→ **Written instruction**
Your task is to quote, unchanged, only the lines from the one with "for maker in" through the one with "before = set(bpy.data.objects)", both ends included.

→ **Given data**
---+---
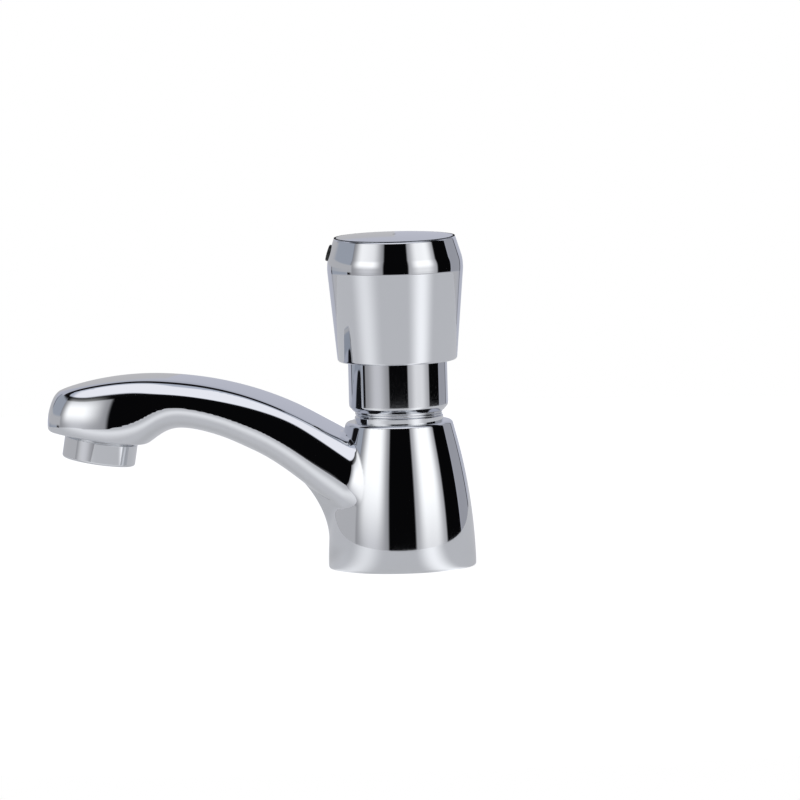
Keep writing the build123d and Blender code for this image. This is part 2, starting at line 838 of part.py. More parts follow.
def aerator_screen():
    """Perforated disc at the aerator's mouth."""
    screen = rod(insert_radius, screen_bottom, insert_bottom)
    foot = screen_bottom - cut_overrun
    top = insert_bottom + cut_overrun
    for hole in hole_rings(screen_hole_radius, screen_hole_spacing, screen_hole_rings, foot, top):
        screen -= hole
    return outlet_frame.location * screen


def aerator_insert():
    """Moulded insert that breaks the stream up."""
    insert = rod(insert_radius, insert_bottom, regulator_bottom)
    foot = insert_bottom - cut_overrun
    top = regulator_bottom + cut_overrun
    for hole in hole_rings(insert_hole_radius, insert_hole_spacing, insert_hole_rings, foot, top):
        insert -= hole
    return outlet_frame.location * insert


def flow_regulator():
    """Disc that limits the flow, with a ring of holes."""
    disc = rod(insert_radius, regulator_bottom, aerator_thread_length)
    hole = rod(regulator_hole_radius, regulator_bottom - cut_overrun, aerator_thread_length + cut_overrun)
    for index in range(regulator_hole_count):
        angle = 360 * index / regulator_hole_count
        disc -= Rot(0, 0, angle) * Pos(regulator_hole_circle, 0, 0) * hole
    return outlet_frame.location * disc


makers = [
    spout_body,
    bonnet_sleeve,
    valve_housing,
    housing_orings,
    stem_oring,
    seat_gasket,
    seat_ring,
    valve_disc_washer,
    valve_disc_holder,
    valve_disc_nut,
    stem,
    piston,
    piston_cup,
    piston_clips,
    guide_bush,
    bush_oring,
    timing_screw,
    return_spring,
    push_cap,
    index_plug,
    cap_set_screw,
    inlet_shank,
    shank_oring,
    inlet_strainer,
    base_gasket,
    deck_rubber_washer,
    deck_steel_washer,
    lock_nut,
    aerator_shell,
    aerator_gasket,
    aerator_screen,
    aerator_insert,
    flow_regulator,
]

os.makedirs("parts", exist_ok=True)
for maker in makers:
    made = maker()
    if isinstance(made, list):
        made = Compound(children=[piece.solids()[0] for piece in made])
    export_step(made, f"parts/{maker.__name__}.step")
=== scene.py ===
# %% [markdown]
# # A push timed tap, dressed over its measured model
#
# The measured model brings every piece of the tap as a plain solid: the cast body, the plunger
# valve inside it, the push cap, the aerator and the deck fixings. This lesson loads that model,
# makes smoother show pieces where light would show facets, and gives every piece its real finish.
# Sizes are in millimetres in the text and in metres in the meshes.

# %% Load the measured model
import json
import math

import bmesh
import bpy
import numpy as np
from mathutils import Matrix, Vector


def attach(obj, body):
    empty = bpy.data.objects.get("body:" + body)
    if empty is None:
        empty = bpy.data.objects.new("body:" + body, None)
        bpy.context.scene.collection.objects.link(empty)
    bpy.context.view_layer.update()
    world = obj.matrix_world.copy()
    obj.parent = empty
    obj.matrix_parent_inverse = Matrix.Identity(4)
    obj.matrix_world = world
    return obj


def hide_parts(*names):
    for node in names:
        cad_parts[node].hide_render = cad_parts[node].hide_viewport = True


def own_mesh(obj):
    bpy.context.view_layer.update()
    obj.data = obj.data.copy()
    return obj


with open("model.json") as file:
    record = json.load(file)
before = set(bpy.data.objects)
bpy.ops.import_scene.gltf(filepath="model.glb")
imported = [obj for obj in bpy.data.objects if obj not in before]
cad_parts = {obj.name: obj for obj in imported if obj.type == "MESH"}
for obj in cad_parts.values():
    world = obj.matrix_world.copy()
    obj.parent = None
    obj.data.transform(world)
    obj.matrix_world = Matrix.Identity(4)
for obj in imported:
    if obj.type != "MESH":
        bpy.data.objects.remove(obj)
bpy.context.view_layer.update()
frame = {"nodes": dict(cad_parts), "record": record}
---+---
→ **Output for this exercise**
for maker in makers:
    made = maker()
    if isinstance(made, list):
        made = Compound(children=[piece.solids()[0] for piece in made])
    export_step(made, f"parts/{maker.__name__}.step")
=== scene.py ===
# %% [markdown]
# # A push timed tap, dressed over its measured model
#
# The measured model brings every piece of the tap as a plain solid: the cast body, the plunger
# valve inside it, the push cap, the aerator and the deck fixings. This lesson loads that model,
# makes smoother show pieces where light would show facets, and gives every piece its real finish.
# Sizes are in millimetres in the text and in metres in the meshes.

# %% Load the measured model
import json
import math

import bmesh
import bpy
import numpy as np
from mathutils import Matrix, Vector


def attach(obj, body):
    empty = bpy.data.objects.get("body:" + body)
    if empty is None:
        empty = bpy.data.objects.new("body:" + body, None)
        bpy.context.scene.collection.objects.link(empty)
    bpy.context.view_layer.update()
    world = obj.matrix_world.copy()
    obj.parent = empty
    obj.matrix_parent_inverse = Matrix.Identity(4)
    obj.matrix_world = world
    return obj


def hide_parts(*names):
    for node in names:
        cad_parts[node].hide_render = cad_parts[node].hide_viewport = True


def own_mesh(obj):
    bpy.context.view_layer.update()
    obj.data = obj.data.copy()
    return obj


with open("model.json") as file:
    record = json.load(file)
before = set(bpy.data.objects)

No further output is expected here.